On the Minnesota side, Lucid will begin bottling American Sky beer at its Minnetonka facility, with the goal of eventually distributing it in the Twin Cities. It will also begin selling growlers of American Sky from its Minnetonka facility. Lucid will remain for sale only in-state. “Right now,” Messier says, “we’re focused on producing good beer and building our home markets and distribution.” Another advantage that comes with the purchase is the ability to purchase supplies in larger quantities to lower costs, Messier notes.

The Hangar

American Sky’s taproom, The Hangar // Photo via American Sky Brewing’s Facebook

Part of Lucid’s mantra has always been “Clarity in Thinking,” and that expands to embracing change. While they’ve lost the in-house resources of Badger Hill and Bad Weather, it offers other new opportunities. “Now the tables will have turned,” Messier says, happy for the success of their former partners. Badger Hill will eventually brew and produce cans for Lucid in Shakopee, and other partnerships are certain to happen.
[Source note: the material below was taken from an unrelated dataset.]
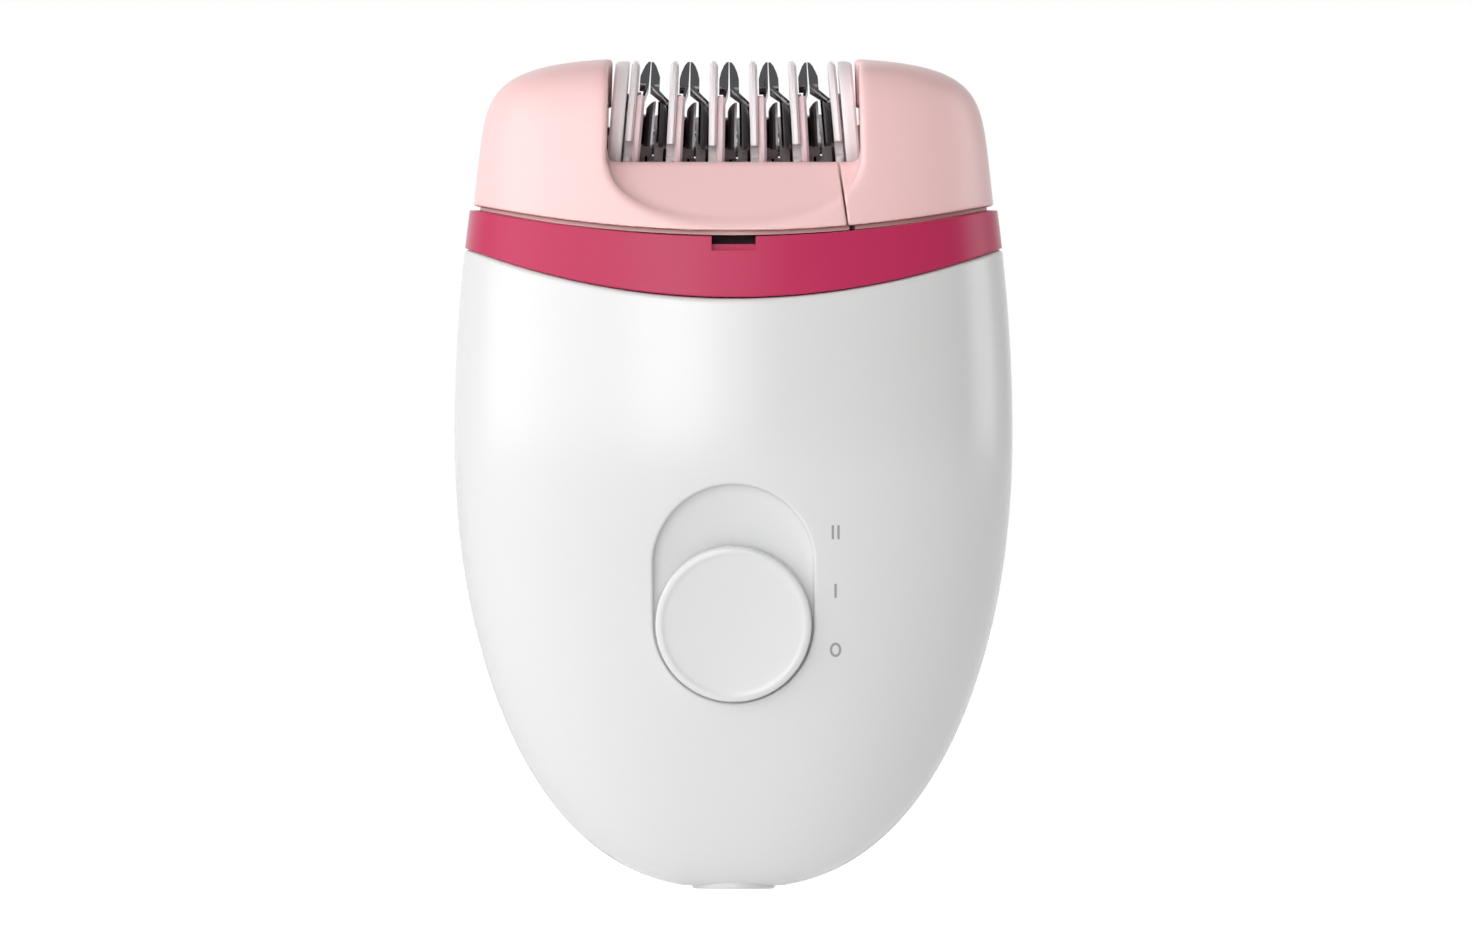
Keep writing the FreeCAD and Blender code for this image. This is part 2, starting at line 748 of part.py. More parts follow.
def make_head_frame(bay):
    """One moulding: the rim under the cover, the tray below the wheels and two posts that hold the axle."""
    low = -mm("rim_drop")
    gap = mm("fit_gap")
    rim = head_solid(mm("rim_inset")).common(above_arc("head_arc_height", low))
    rim = rim.cut(above_arc("head_arc_height", -0.5 * gap))
    base = head_solid(mm("head_wall") + gap).common(above_arc("head_arc_height", low))
    base = base.cut(above_arc("head_arc_height", mm("frame_rise")))
    base = base.fuse(rim)
    centre = Vector(gap - mm("bay_half_width"), 0, mm("axle_height"))
    length = 2 * (mm("bay_half_width") - gap)
    tray_out = Part.makeCylinder(mm("bay_radius") + mm("tray_wall"), length, centre, Vector(1, 0, 0))
    tray_in = Part.makeCylinder(mm("bay_radius"), length, centre, Vector(1, 0, 0))
    tray_top = arc_height("head_arc_height", mm("bay_half_width")) + 0.5
    tray_out = tray_out.common(block((-FAR, -FAR, 0.0), (FAR, FAR, tray_top)))
    frame = base.fuse(tray_out).cut(tray_in)
    gear_left = mm("gear_plane") - mm("gear_side_gap")
    gear_right = mm("gear_plane") + mm("gear_width") + mm("gear_side_gap")
    slot_depth = mm("bay_radius")
    frame = frame.cut(block((gear_left, -slot_depth, 0.0), (gear_right, slot_depth, 2 * FAR)))
    for side in (-1, 1):
        frame = frame.fuse(post(side))
        middle = side * mm("latch_depth")
        low_corner = (-mm("latch_half_width"), middle - 0.5 * mm("latch_thickness"), mm("latch_foot"))
        high_corner = (mm("latch_half_width"), middle + 0.5 * mm("latch_thickness"), mm("latch_top"))
        frame = frame.fuse(block(low_corner, high_corner))
    left_end = Vector(-FAR, 0, mm("drum_gear_height"))
    hole = Part.makeCylinder(mm("axle_radius"), 2 * FAR, left_end, Vector(1, 0, 0))
    frame = frame.cut(hole).cut(seam_notch())
    for x, y in HEAD_SCREWS:
        frame = frame.cut(Part.makeCylinder(mm("screw_hole_radius"), FAR, Vector(x, y, mm("deck_height"))))
        foot = arc_height("head_arc_height", x) - mm("head_screw_seat_drop")
        frame = frame.cut(Part.makeCylinder(mm("head_screw_well_radius"), FAR, Vector(x, y, foot - FAR)))
    casing_walls = [piece for piece in PIECES if piece.Label in ("head_cover", "head_side_cover")]
    for wall in casing_walls:
        frame = frame.cut(wall.Shape)
    feature("head_frame", one_solid(frame))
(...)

In the first generation of the business model, the three breweries grew and learned together. Phase 2 is different, requiring a new role for Lucid whenever a new brewery comes aboard. To coordinate the sharing of resources it will require a coaching role, which is another drain on limited resources. “There’s only so much you can do in a day. We just need to focus on our own brand, which is growing at a good clip anyway. We’re not saying no to people, we’re just making it a bit harder to do,” Messier explains. After the taproom addition, Lucid will look toward fitting new partners into their busy schedule.

Just like when the kids move out after graduation, the Badger Hill and Bad Weather moves haven’t signified the end of a relationship, but new opportunities. Alternating proprietorship is still a great model, Messier stresses. “I’m surprised no one’s copied it to tell you the truth.”